I started writing about this yesterday, but found myself getting so mad that I stopped being able to form even the sort of thoughts that an amoeba would call intelligent.  When I mentioned this via email to my friend Beth, she wrote back, “Mad is good!  Get mad!”

So, people, I’m about to get mad.  To understand what I’m mad about, first you have to read this.  Go ahead.  I’ll wait.

To sum up, Cushing Academy in Ashburnham, just over an hour outside of Boston, is replacing their lovely-sounding collection of over twenty thousand books with the following:

  • flat-screen televisions;
  • laptop carrels;
  • electronic readers; and
  • a twelve thousand dollar cappuccino machine.

This would be a good time to try and calm me down.  No?  I’ll continue.

The administration’s argument is books are “outdated,” in the same way that once binding pages together became commonplace, scrolls soon became archaic.  They also state that the books take up too much space, and during the last school year, during a random library inspection, they found that less than fifty books out on loan to students.  Of that amount, over sixty percent of those checked out were children’s books.

In my mind, if students are mainly borrowing children’s books, it means that Cushing’s now-diminished collection must have had a spectacular range of literature geared towards those readers; in fact, the article even mentions that with the exception of “a few hundred children’s books and valuable antiquarian works”, the academy’s books had been donated to other local libraries and schools.  We all know I love a good piece of young adult fiction; you should know I adore a well-illustrated children’s tale as well — but where is mention of Cushing’s selection of relevant adolescent-centric works?  I can only assume that the library neither had nor focused on them, because I can practically guarantee you that if they had, the students would have read them.  I once convinced a book-averse sophomore to read The Perks of Being a Wallflower and The Last Days of Summer for summer reading; later, his mother told me she couldn’t get her son to put either down.  If I could do this out of sheer enthusiasm for authors Stephen Chboksy and Steve Kluger, imagine what a trained librarian could do.

Obviously, Cushing’s librarian is opposed to the academy’s turning her workplace into a “learning center,” but even I, a Godzilla-like devourer of books, fail to be moved by her logic.

“It makes me sad,” she says.  “I’m going to miss them.

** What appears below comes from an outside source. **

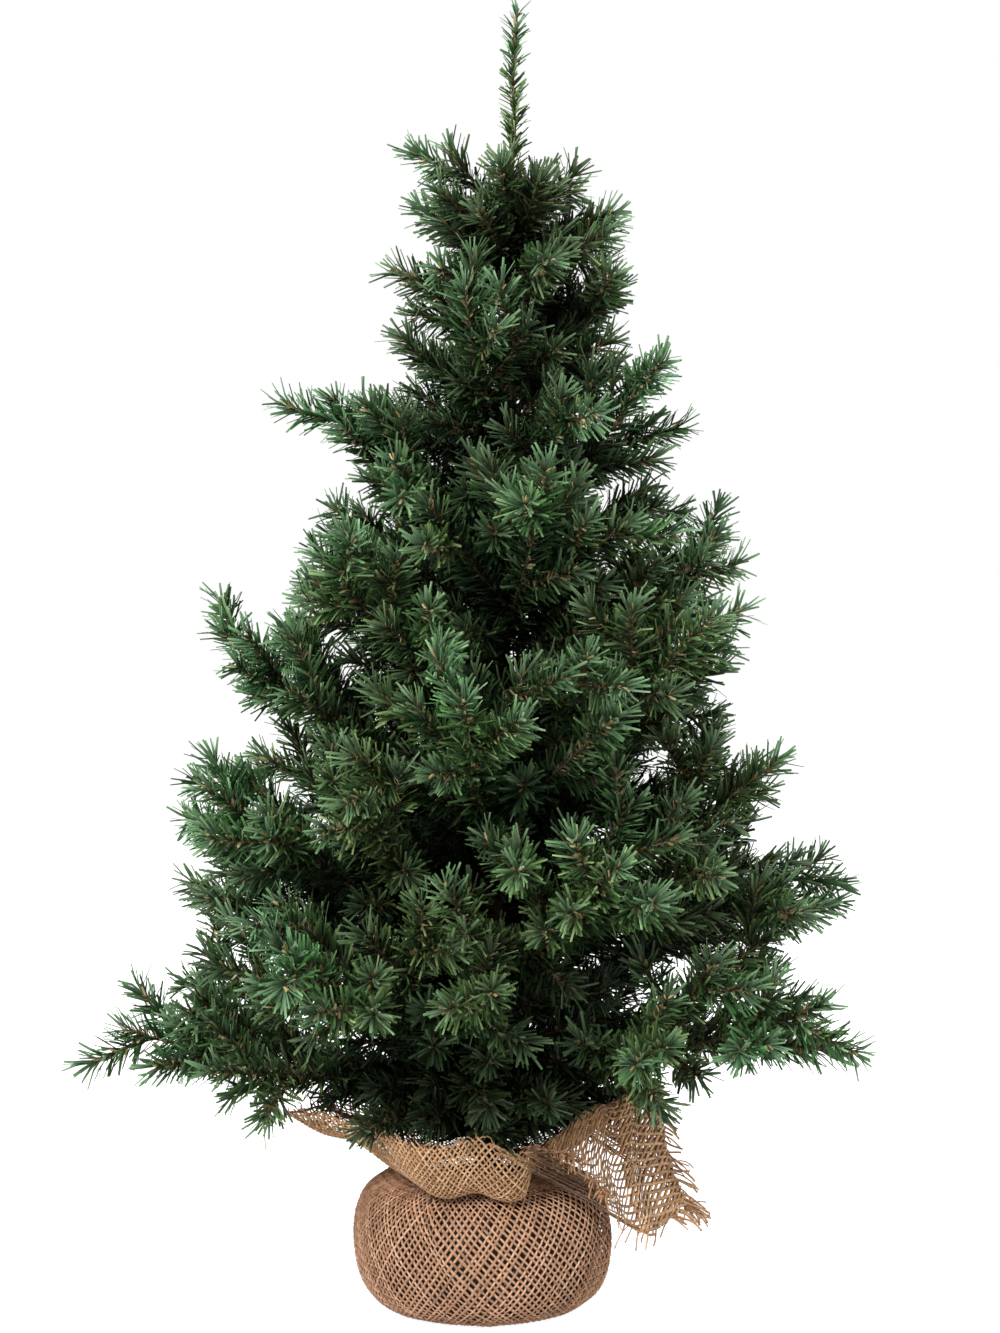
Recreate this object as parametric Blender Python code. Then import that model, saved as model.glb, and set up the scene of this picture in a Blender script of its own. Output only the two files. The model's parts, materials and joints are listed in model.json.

I love books.”  She goes on to say that when the collection is replaced with Kindles*, something special will be lost: the smell, feel and physicality of books.

To me, this argument is sad.  It would be sad if a librarian didn’t love books, and wouldn’t mourn their loss.  It is sad that a librarian can’t evoke from within her- or himself the passionate debate that a child not encouraged to read — a child praised for Facebooking and Wikipedia-ing — is not one adept at imagining possibilities or producing an analytical deduction.  What’s the point of reading comprehension if all you have to do is type in your questions into a search engine (or a blog post’s comments section)?  All we will end up with is a generation of adults who know how to best formulate search queries and type really fast.  And what is the point of that?  So what if Google can generate answers faster than the human brain?  It is supposed to.  That is its job.

I hate to say this, but I will anyway: if the best argument Cushing’s librarian can rally up is that books feel nice and smell good, then perhaps her library should be taken away.

I’m petering out here, people.  What do you say?

* To be fair, I want a Kindle, but only because when I travel I pack an average of 1.5 books  per each day I’m away.  Basically, that’s my entire carry-on for anything up to two weeks, and a whole suitcase for anything longer.